Super beautiful objects, thanks for doing this Ible. I have only just briefly scanned your article, will have to read it later. At a home center, or online, look for information on cement patching compounds and cement anchoring compounds, I think they will have the short setting times you need for rotocasting, I don't have any hands-on experience with the materials. You absolutely should look into the wide range of products from Smooth-On. Be sure to read & understand the Shore Hardness scaleS & information on pourability and working times. They have several videos on youtube also. The cost of Smooth-On materials is likely to be more than the cement products. You may want to make simple modeks just for learning the working properties of the less expensive materials. It occurs to me there is property of your mold fabrication technique that will be easy to take advantage of. There are inexpensive small electronic scales that weigh to a resolution of 1/10 gram ( about 1/300 ounce ) up ti a limit of 1 Lb. Weigh a known number of square inches of your material, compare the weight of your model to acess surface area, then multiply by desired thickness to determine quantity of material you need to mix for your casting.

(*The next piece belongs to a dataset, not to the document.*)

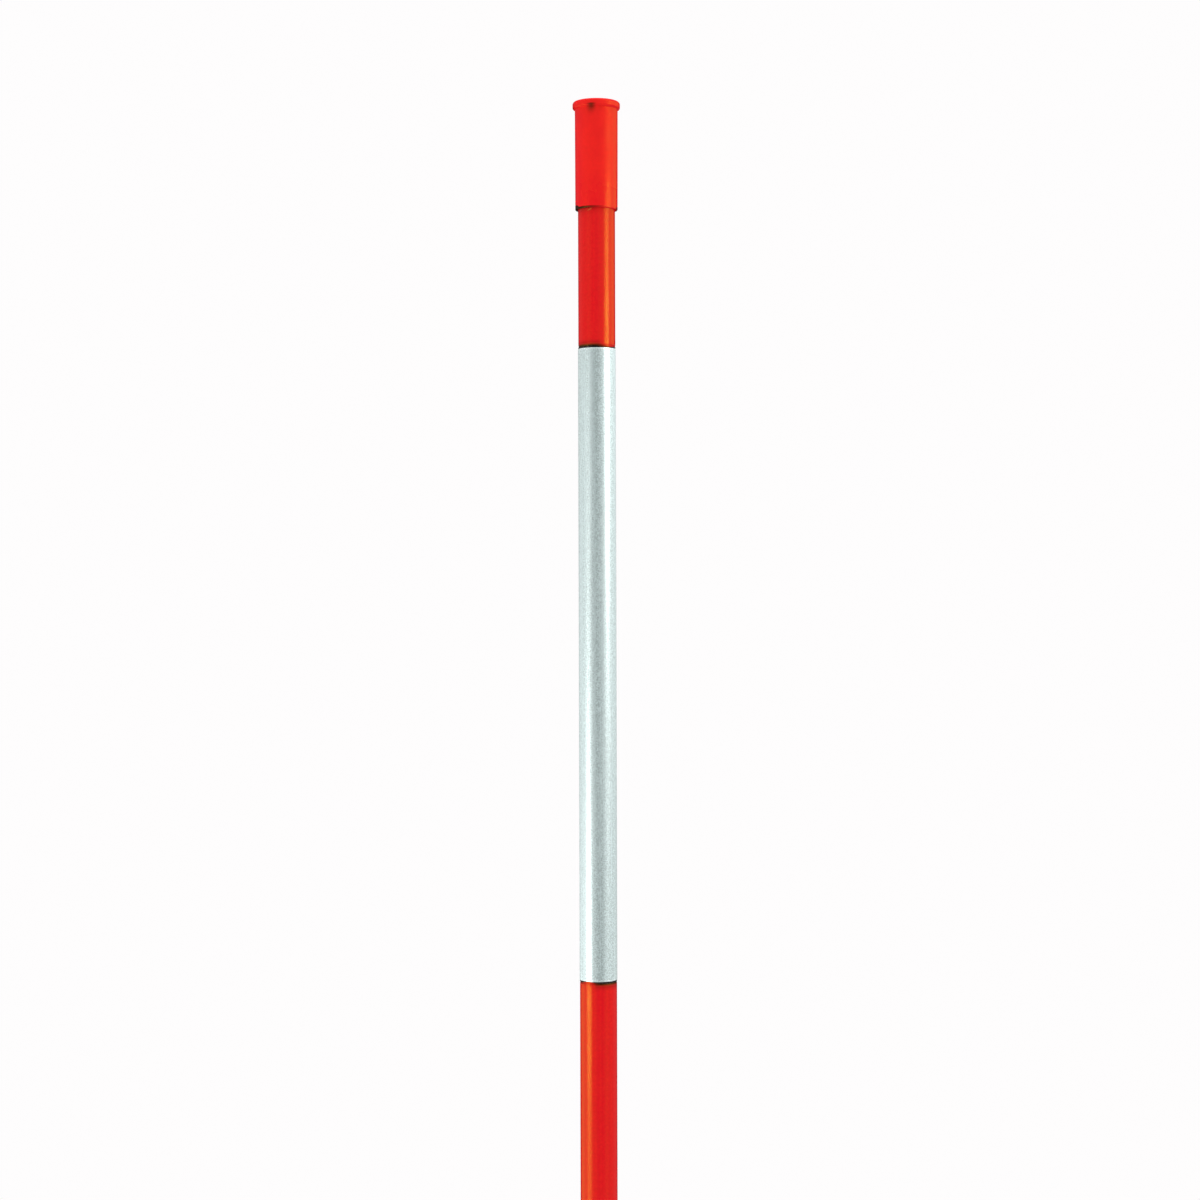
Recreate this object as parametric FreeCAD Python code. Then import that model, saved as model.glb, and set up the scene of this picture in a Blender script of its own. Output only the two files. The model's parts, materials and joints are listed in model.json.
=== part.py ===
"""Driveway snow marker: a fibreglass rod with a ground point, a reflective band and a push-on end cap.

The rod stands on its point at the origin and runs up +Z. The band's seam is at the back, +Y.
Every piece is a body of revolution about Z, so each one is an outline in (radius, height).
"""

import FreeCAD, Part
import math
import os

INCH = 25.4

# Driving dimensions, in millimetres.
ROD_LENGTH = 48.0 * INCH
ROD_RADIUS = 5.0 / 16.0 * INCH / 2.0

# The ground point is a blunt pencil point with a softened tip.
POINT_LENGTH = 22.0
POINT_TIP_RADIUS = 1.2
POINT_TIP_ROUND = 0.3

# The saw-cut top end has its edge broken, so that the cap starts easily.
TOP_CHAMFER = 0.4

# The push-on cap: a tapered skirt below a rim with rounded edges, closed at the top.
CAP_HEIGHT = 23.23
CAP_END_THICKNESS = 1.6
CAP_RIM_RADIUS = 5.09
CAP_RIM_HEIGHT = 1.6
CAP_RIM_TOP_ROUND = 0.6
CAP_RIM_BOTTOM_ROUND = 0.38
CAP_SKIRT_TOP_RADIUS = 4.60
CAP_SKIRT_MOUTH_RADIUS = 4.55
CAP_MOUTH_ROUND = 0.18
CAP_MOUTH_LEAD_IN = 0.2
CAP_CLEARANCE = 0.04

# The reflective band: film on a layer of adhesive, wrapped once round with a lapped seam.
CAP_TO_BAND = 29.78
BAND_LENGTH = 135.25
FILM_THICKNESS = 0.06
ADHESIVE_THICKNESS = 0.02
SEAM_LAP = 3.0

# A shallow ring groove in the rod at each end of the band. It has a floor beside the band, where
# the adhesive squeezes out, and then an arc that comes up smoothly to the rod's surface.
GROOVE_DEPTH = 0.12
GROOVE_FLOOR = 0.44
GROOVE_ARC_WIDTH = 0.5
SQUEEZE_OUT_WIDTH = 0.42

# Heights that follow from them.
CAP_TOP = ROD_LENGTH + CAP_END_THICKNESS
CAP_MOUTH = CAP_TOP - CAP_HEIGHT
BAND_TOP = CAP_MOUTH - CAP_TO_BAND
BAND_BOTTOM = BAND_TOP - BAND_LENGTH
GROOVE_WIDTH = GROOVE_FLOOR + GROOVE_ARC_WIDTH

ADHESIVE_RADIUS = ROD_RADIUS + ADHESIVE_THICKNESS
FILM_RADIUS = ADHESIVE_RADIUS + FILM_THICKNESS
LAP_RADIUS = FILM_RADIUS + FILM_THICKNESS


def point(radius, height):
    """A point of an outline, in the XZ plane."""
    return FreeCAD.Vector(radius, 0.0, height)


def line(start, end):
    return Part.LineSegment(point(*start), point(*end)).toShape()


def arc(start, centre, end):
    """The shorter circular arc from start to end about centre, all three as (radius, height)."""
    first = math.atan2(start[1] - centre[1], start[0] - centre[0])
    last = math.atan2(end[1] - centre[1], end[0] - centre[0])
    turn = (last - first + math.pi) % (2.0 * math.pi) - math.pi
    size = math.hypot(start[0] - centre[0], start[1] - centre[1])
    middle_angle = first + turn / 2.0
    middle = (centre[0] + size * math.cos(middle_angle), centre[1] + size * math.sin(middle_angle))
    return Part.Arc(point(*start), point(*middle), point(*end)).toShape()


def revolve(edges):
    """The solid of a closed outline turned once about Z."""
    face = Part.Face(Part.Wire(edges))
    return face.revolve(FreeCAD.Vector(0, 0, 0), FreeCAD.Vector(0, 0, 1), 360.0)


def ring(inner, outer, bottom, top):
    """A plain tube between two radii and two heights."""
    axis = FreeCAD.Vector(0, 0, 1)
    base = FreeCAD.Vector(0, 0, bottom)
    return Part.makeCylinder(outer, top - bottom, base, axis).cut(
        Part.makeCylinder(inner, top - bottom, base, axis)
    )


def groove_edges(band_edge, away):
    """The groove beside one end of the band, from the band's edge outwards. away is +1 up, -1 down."""
    floor_radius = ROD_RADIUS - GROOVE_DEPTH
    floor_end = band_edge + away * GROOVE_FLOOR
    arc_end = floor_end + away * GROOVE_ARC_WIDTH
    arc_radius = (GROOVE_ARC_WIDTH**2 + GROOVE_DEPTH**2) / (2.0 * GROOVE_DEPTH)
    arc_centre = (ROD_RADIUS - arc_radius, arc_end)
    return [
        line((ROD_RADIUS, band_edge), (floor_radius, band_edge)),
        line((floor_radius, band_edge), (floor_radius, floor_end)),
        arc((floor_radius, floor_end), arc_centre, (ROD_RADIUS, arc_end)),
    ]


def point_edges():
    """The ground point's outline: flat tip, rounded edge and cone."""
    slope = math.atan2(POINT_LENGTH, ROD_RADIUS - POINT_TIP_RADIUS)
    setback = POINT_TIP_ROUND * math.tan(slope / 2.0)
    flat_end = (POINT_TIP_RADIUS - setback, 0.0)
    cone_start = (
        POINT_TIP_RADIUS + setback * math.cos(slope),
        setback * math.sin(slope),
    )
    return [
        line((0.0, 0.0), flat_end),
        arc(flat_end, (flat_end[0], POINT_TIP_ROUND), cone_start),
        line(cone_start, (ROD_RADIUS, POINT_LENGTH)),
    ]


def fiberglass_rod():
    """One solid rod, with its ground point, the two ring grooves and the chamfered top."""
    upper_groove = groove_edges(BAND_TOP, 1.0)
    lower_groove = groove_edges(BAND_BOTTOM, -1.0)
    chamfer_start = (ROD_RADIUS, ROD_LENGTH - TOP_CHAMFER)
    top_corner = (ROD_RADIUS - TOP_CHAMFER, ROD_LENGTH)
    edges = point_edges()
    edges += [line((ROD_RADIUS, POINT_LENGTH), (ROD_RADIUS, BAND_BOTTOM - GROOVE_WIDTH))]
    edges += lower_groove
    edges += [line((ROD_RADIUS, BAND_BOTTOM), (ROD_RADIUS, BAND_TOP))]
    edges += upper_groove
    edges += [
        line((ROD_RADIUS, BAND_TOP + GROOVE_WIDTH), chamfer_start),
        line(chamfer_start, top_corner),
        line(top_corner, (0.0, ROD_LENGTH)),
        line((0.0, ROD_LENGTH), (0.0, 0.0)),
    ]
    return revolve(Part.sortEdges(edges)[0])


def squeeze_out(band_edge, away):
    """The bead of adhesive at one end of the band: a quarter-round on the groove's floor."""
    floor_radius = ROD_RADIUS - GROOVE_DEPTH
    outer_height = band_edge + away * SQUEEZE_OUT_WIDTH
    bead_height = ADHESIVE_RADIUS - floor_radius
    shoulder = (ADHESIVE_RADIUS, outer_height - away * bead_height)
    return revolve(
        [
            line((floor_radius, band_edge), (floor_radius, outer_height)),
            arc((floor_radius, outer_height), (floor_radius, shoulder[1]), shoulder),
            line(shoulder, (ADHESIVE_RADIUS, band_edge)),
            line((ADHESIVE_RADIUS, band_edge), (floor_radius, band_edge)),
        ]
    )


def band_adhesive():
    """The adhesive under the film, with a bead squeezed out at both ends."""
    layer = ring(ROD_RADIUS, ADHESIVE_RADIUS, BAND_BOTTOM, BAND_TOP)
    beads = [squeeze_out(BAND_TOP, 1.0), squeeze_out(BAND_BOTTOM, -1.0)]
    return layer.fuse(beads).removeSplitter()


def reflective_film():
    """The reflective film, once round the rod, with its end lapped over its start at the back."""
    wrap = ring(ADHESIVE_RADIUS, FILM_RADIUS, BAND_BOTTOM, BAND_TOP)
    lap_angle = math.degrees(SEAM_LAP / FILM_RADIUS)
    lap = Part.makeCylinder(
        LAP_RADIUS,
        BAND_LENGTH,
        FreeCAD.Vector(0, 0, BAND_BOTTOM),
        FreeCAD.Vector(0, 0, 1),
        lap_angle,
    )
    core = Part.makeCylinder(FILM_RADIUS, BAND_LENGTH, FreeCAD.Vector(0, 0, BAND_BOTTOM))
    lap = lap.cut(core)
    lap.rotate(FreeCAD.Vector(0, 0, 0), FreeCAD.Vector(0, 0, 1), 90.0 - lap_angle / 2.0)
    return wrap.fuse(lap).removeSplitter()


def end_cap():
    """The push-on cap: a rim with rounded edges, then the skirt. Its closed end rests on the rod's top."""
    bore_radius = ROD_RADIUS + CAP_CLEARANCE
    rim_bottom = CAP_TOP - CAP_RIM_HEIGHT
    top_arc_start = (CAP_RIM_RADIUS - CAP_RIM_TOP_ROUND, CAP_TOP)
    top_arc_end = (CAP_RIM_RADIUS, CAP_TOP - CAP_RIM_TOP_ROUND)
    under_arc_start = (CAP_RIM_RADIUS, rim_bottom + CAP_RIM_BOTTOM_ROUND)
    under_arc_end = (CAP_RIM_RADIUS - CAP_RIM_BOTTOM_ROUND, rim_bottom)
    mouth_arc_start = (CAP_SKIRT_MOUTH_RADIUS, CAP_MOUTH + CAP_MOUTH_ROUND)
    mouth_arc_end = (CAP_SKIRT_MOUTH_RADIUS - CAP_MOUTH_ROUND, CAP_MOUTH)
    lead_in_start = (bore_radius + CAP_MOUTH_LEAD_IN, CAP_MOUTH)
    lead_in_end = (bore_radius, CAP_MOUTH + CAP_MOUTH_LEAD_IN)
    return revolve(
        [
            line((0.0, CAP_TOP), top_arc_start),
            arc(top_arc_start, (top_arc_start[0], top_arc_end[1]), top_arc_end),
            line(top_arc_end, under_arc_start),
            arc(under_arc_start, (under_arc_end[0], under_arc_start[1]), under_arc_end),
            line(under_arc_end, (CAP_SKIRT_TOP_RADIUS, rim_bottom)),
            line((CAP_SKIRT_TOP_RADIUS, rim_bottom), mouth_arc_start),
            arc(mouth_arc_start, (mouth_arc_end[0], mouth_arc_start[1]), mouth_arc_end),
            line(mouth_arc_end, lead_in_start),
            line(lead_in_start, lead_in_end),
            line(lead_in_end, (bore_radius, ROD_LENGTH)),
            line((bore_radius, ROD_LENGTH), (0.0, ROD_LENGTH)),
            line((0.0, ROD_LENGTH), (0.0, CAP_TOP)),
        ]
    )


PIECES = {
    "fiberglass_rod": fiberglass_rod,
    "band_adhesive": band_adhesive,
    "reflective_film": reflective_film,
    "end_cap": end_cap,
}


def main():
    os.makedirs("parts", exist_ok=True)
    for name, build in PIECES.items():
        shape = build()
        shape.exportStep(f"parts/{name}.step")
        box = shape.optimalBoundingBox()
        print(f"{name}: valid {shape.isValid()}, solids {len(shape.Solids)}")
        print(f"  volume {shape.Volume:.2f} mm3, x {box.XMin:.3f} to {box.XMax:.3f}")
        print(f"  z {box.ZMin:.3f} to {box.ZMax:.3f}")


main()
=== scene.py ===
"""Looks of the driveway snow marker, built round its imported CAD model.

Lengths are in metres. The marker stands on its ground point at the origin and runs up +Z.
The front, -Y, faces the camera, and the band's lapped seam is at the back, +Y.
"""

import json
import math

import bmesh
import bpy
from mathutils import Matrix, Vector


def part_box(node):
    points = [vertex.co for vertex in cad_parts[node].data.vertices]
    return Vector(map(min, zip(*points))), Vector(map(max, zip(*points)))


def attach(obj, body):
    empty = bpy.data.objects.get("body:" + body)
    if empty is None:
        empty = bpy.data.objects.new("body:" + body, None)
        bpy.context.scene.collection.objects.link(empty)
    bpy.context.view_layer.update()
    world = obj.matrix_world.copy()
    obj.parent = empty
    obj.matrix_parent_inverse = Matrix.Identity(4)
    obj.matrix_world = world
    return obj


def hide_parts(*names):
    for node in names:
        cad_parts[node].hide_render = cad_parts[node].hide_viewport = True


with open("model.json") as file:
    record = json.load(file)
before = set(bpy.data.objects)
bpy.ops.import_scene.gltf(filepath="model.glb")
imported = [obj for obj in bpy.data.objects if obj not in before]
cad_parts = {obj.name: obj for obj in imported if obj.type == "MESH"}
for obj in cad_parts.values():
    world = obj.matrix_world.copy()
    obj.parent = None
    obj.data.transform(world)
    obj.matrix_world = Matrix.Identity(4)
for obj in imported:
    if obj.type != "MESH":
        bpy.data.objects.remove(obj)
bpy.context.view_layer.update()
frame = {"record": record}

MM = 0.001

# Sizes that the frame doesn't hold. Each one is the CAD model's own.
POINT_LENGTH = 22.0 * MM
POINT_TIP_RADIUS = 1.2 * MM
POINT_TIP_ROUND = 0.3 * MM
ROD_TOP_CHAMFER = 0.4 * MM
GROOVE_DEPTH = 0.12 * MM
GROOVE_FLOOR = 0.44 * MM
GROOVE_ARC_WIDTH = 0.5 * MM
ADHESIVE_THICKNESS = 0.02 * MM
FILM_THICKNESS = 0.06 * MM
SEAM_LAP = 3.0 * MM
SQUEEZE_OUT_WIDTH = 0.42 * MM
CAP_RIM_HEIGHT = 1.6 * MM
CAP_RIM_TOP_ROUND = 0.6 * MM
CAP_RIM_BOTTOM_ROUND = 0.38 * MM
CAP_SKIRT_TOP_RADIUS = 4.60 * MM
CAP_SKIRT_MOUTH_RADIUS = 4.55 * MM
CAP_MOUTH_ROUND = 0.18 * MM
CAP_MOUTH_LEAD_IN = 0.2 * MM
CAP_CLEARANCE = 0.04 * MM

# Sizes and places read from the frame.
ROD_RADIUS = frame["record"]["mounts"][0]["dims"]["r_mm"] * MM
ROD_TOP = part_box("fiberglass_rod")[1].z
BAND_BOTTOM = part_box("reflective_film")[0].z
BAND_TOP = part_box("reflective_film")[1].z
CAP_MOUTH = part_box("end_cap")[0].z
CAP_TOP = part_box("end_cap")[1].z
CAP_RIM_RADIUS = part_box("end_cap")[1].x
GROOVE_WIDTH = GROOVE_FLOOR + GROOVE_ARC_WIDTH
ADHESIVE_RADIUS = ROD_RADIUS + ADHESIVE_THICKNESS
CAP_RIM_BOTTOM = CAP_TOP - CAP_RIM_HEIGHT

# How finely the round pieces are divided, and how close a straight stretch's extra points are to its ends.
ROUND_SEGMENTS = 144
END_SPACING = 0.04 * MM

# The groove and its bead of adhesive nearly run out this far to the right of the front at the band's
# top end, and as far to the left at its bottom end, in degrees. The sharpness is a power of a cosine,
# and each loss is the share that is gone at the thinnest.
THIN_AZIMUTH = 32.0
THIN_SHARPNESS = 14
THIN_GROOVE_LOSS = 0.9
THIN_BEAD_LOSS = 0.92


# ---------------------------------------------------------------- mesh helpers


def arc_points(centre, radius, start, end, steps):
    """Points (radius, height) along an arc, both ends included. The angles are in degrees, 0 outwards."""
    points = []
    for i in range(steps + 1):
        angle = math.radians(start + (end - start) * i / steps)
        points.append((centre[0] + radius * math.cos(angle), centre[1] + radius * math.sin(angle)))
    return points


def straight(start, end, steps):
    """Points along a line, both ends included.

    Two more are close to the ends, so that the rounds beside it don't bend its shading.
    """
    close = END_SPACING / math.dist(start, end)
    shares = [0.0, close] + [i / steps for i in range(1, steps)] + [1.0 - close, 1.0]
    return [
        (start[0] + (end[0] - start[0]) * share, start[1] + (end[1] - start[1]) * share)
        for share in shares
    ]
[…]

krummrey (author)  DaveB131 year ago

Thanks for your input on cement. I have to dig deeper into that. Our local hardware store has just a limited selection of cement. also only in bags of 25kg minimum - not exactly a testing batch ;)
Smooth-On has a ton of interesting materials. I wish I was back in school and had the time to try them all out.

do you think it's possible to laminate the paper with a water proof glue say rubber cement and light muslin or gauze for you laminate and then it would be stronger and maybe get a few more casts out of it????

krummrey (author)  daxxvondrachen1 year ago

I guess that would work. But laminating the paper will take some time. I'd probably switch over to using a plastic sheet then. I had a lot of success reusing them.

FireCGun1 year ago

really nice. Did the concert distorted the shape in any way because of its wight.

krummrey (author)  FireCGun1 year ago

All the molds had only very little distortions. Office paper would be to light, but card stock worked surprisingly well. The plastic is very strong.

I wouldn't try to cast anything that has very little tolerances. It's not a replacement for a CNC-machine ;)

beautiful art

So cool. Next free weekend I have I'm doing this. Thanks!

Wow, these are super impressive! I love the juxtaposition of concrete and intricate shapes! Super super cool--this I need to try! :)

I liked that you included extra step for documenting your failure , which actually is very helping. Awesome work :)

krummrey (author)  Tarun Upadhyaya1 year ago

I find it intimidating sometimes to see all these great projects. It seems that everybody else makes no mistakes and creates all these awesome projects.

The truth is that I have many failures. It is part of the process. I think it is essential to cope with it. Don't be disappointed if your first (or even second and third) try doesn't work out. Keep on trying.